What is your approach to brand building and storytelling?
Cotopaxi was built as a direct-to-consumer brand through its own channels and these channels are a big part of telling that story. For a brand that’s our size and still pretty young, we’re into multi-layered storytelling. We tell stories about our products and the outdoor gear that we make and the activities that we enable people to do. We have this belief about inspiring people to see the world and make it better. We make gear and apparel that allows people to go have those adventures big or small.
Then the other part of the story that has to be really compelling is how we talk about this mission of our brand and what we’re trying to achieve. That’s a little bit different, because those stories are usually more for folks who are familiar with the brand and want to take a step deeper and learn more about what we’re trying to do there so we can amplify the impact that we have.
What is your approach to customer experience?
It is super important for any brand to be consumer centric. The way that we approach things starts with the products that we make –how we think about jackets and packs. We’re a lifestyle brand for people that like hiking, walking and running. Our product team is pretty amazing and makes sure that the fit is right, the quality is right and you can do these outdoor activities with the right functional support.
The idea of our stores and how you enter a retail experience and we can tell the story is really important. What is the consumer journey there? A big chunk of our sales and how people run into the brand for the first time through ecommerce through our direct-to-consumer site, so we talk a lot about the journey there and making sure that every place that they go to within our retail experience feels additive. They learn something or find something they are looking for. It solves a problem.
Then we work closely with our wholesale partners like REI to make sure that our brand really comes through and we’re able to tell a story meaningfully within their ecosystem. There’s multiple consumer journeys happening. It’s really important for us to be rooted in the consumer across all those things.
Who is your target audience and what channels are you using to reach them?
We call our audience the Globescout. Outdoor brands actually do some of the most compelling brand building that’s out there. we’re in a really great category for marketing, but what makes Cotopaxi different outside of our mission and what we are known for – more colorful and really sustainably designed products– is probably who we are for. Globescout is your typical outdoor consumer, a little bit younger, we say a little more female and definitely much more diverse. We really try to lead into being extremely inclusive in the way that we think about who we’re for and what we’re enabling them to do.

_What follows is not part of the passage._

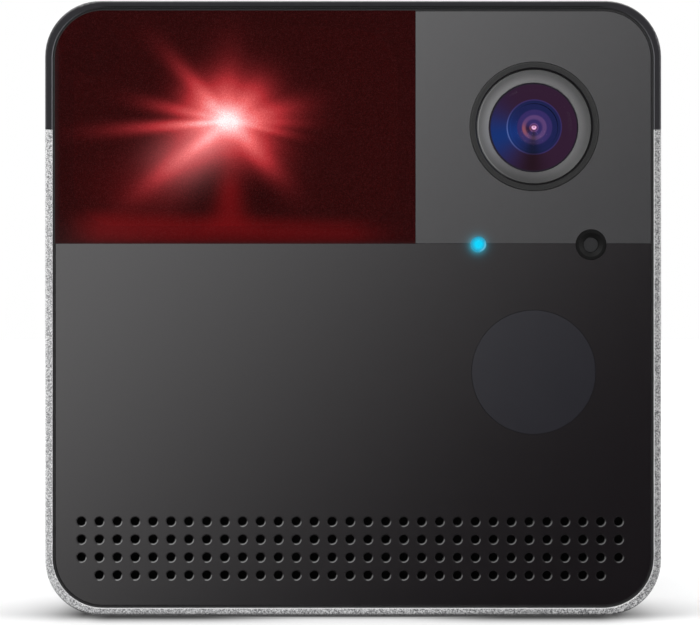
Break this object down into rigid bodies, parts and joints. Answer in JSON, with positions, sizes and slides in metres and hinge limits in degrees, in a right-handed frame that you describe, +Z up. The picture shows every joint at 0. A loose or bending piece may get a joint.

Our brand is an outdoor brand. It’s an adventure brand, but it’s not necessarily a brand that you have to be at the top of the summit of a mountain to wear. You can wear our brand and have those experiences, but you can also do it if you’re just getting outdoors for the first time. This person oftentimes is a little more urban, isn’t an outdoor expert. Cotopaxi is a great gateway for them to take that first step into experiencing the outdoors and having adventures. We don’t presume that it has to be in a National Park. It can really be an adventure at a park in your neighborhood. The idea for us is really about connection. For that target consumer it’s really about how do we create a great connection outdoors with other people and have experiences learning about other cultures. The outdoors also is a way for people to build community to learn about other people to build empathy and compassion out there in the world.
We’re a very social brand. We’re very active in creating content stories for our audience, but also we’re a brand that is important to experience in real life and we do that through our stores. We’re also doing that more through events and experiences. We put on our own festival– a 24-hour adventure race. We’re doing that across 10 colleges this year. We have interns put those events on and they draw hundreds, if not thousands of people and create amazing amounts of content and people have amazing experiences. We’re also taking that and pushing into other types of experiential things. We were at an outdoor music festival in the DC area, which allowed us to get into music and culture and activate a different way. That’s an area that our brand really leans in because we want people to be able to touch, feel and learn about the brand, especially a brand that has many stories about sustainability and about our mission as we do.
Can you talk about how working for other brands such as General Mills helped shape your approach to this role?
Most of the companies and brands I’ve worked at are much larger and much more mature. When you work for those kinds of companies, you just get a lot of great foundational fundamentals. How do you build a brand? How do you go to market? What do you think about driving sales and profit? All those experiences across many different kinds of brands really are useful every day. The difference with this job is that it’s much more early stage in a brand and the growth is so much more rapid that things are changing just so much more quickly.
It’s about taking those more foundational skills and finding the right balance with a highly dynamic high growth environment to really make sure that processes are done with the right balance that still allows experimentation and being entrepreneurial in a way that Cotopaxi needs. I chose here for this reason. I know how to build brands and do marketing, but doing it in this environment in this brand, which is laden with potential and is highly dynamic. There’s a lot of change happening. I wanted that experience. It’s a great learning opportunity because I get thrust into something that’s different every day.
What are your plans for marketing during the holiday season?
We’re introduced to a lot of people through the holidays and gift guides. It’s about not just giving gifts but giving good. When somebody buys something at Cotopaxi, at least 1% goes towards our foundation that is working towards with other partners and providing grants to alleviate poverty. By nature buying from Cotopaxi, you’re doing good. We also allow people to give more good if they want through other donations. That’s really the theme that goes throughout our holiday season.
We are also doing something new this year and kicking off our holidays though with a collab with headspace. Headspace does a phenomenal job in championing mental wellness. That’s become such a much more talked about and needed type of service and needed type of tool. We’re excited to partner with them because mental wellness in general is getting outside and being able to connect with people in a different way and doing the different outdoor activities that you people want to do every day.
It was an amazing way to come together and collaborate to really help us support the message of what they’re doing and introduce more people to their brand and their platform and vice versa for them to introduce more people to us as a way to get into the outdoors. We’ve done some customized content that they’ll be running to help people get outdoors and think through different ways that they want to become more aligned with nature.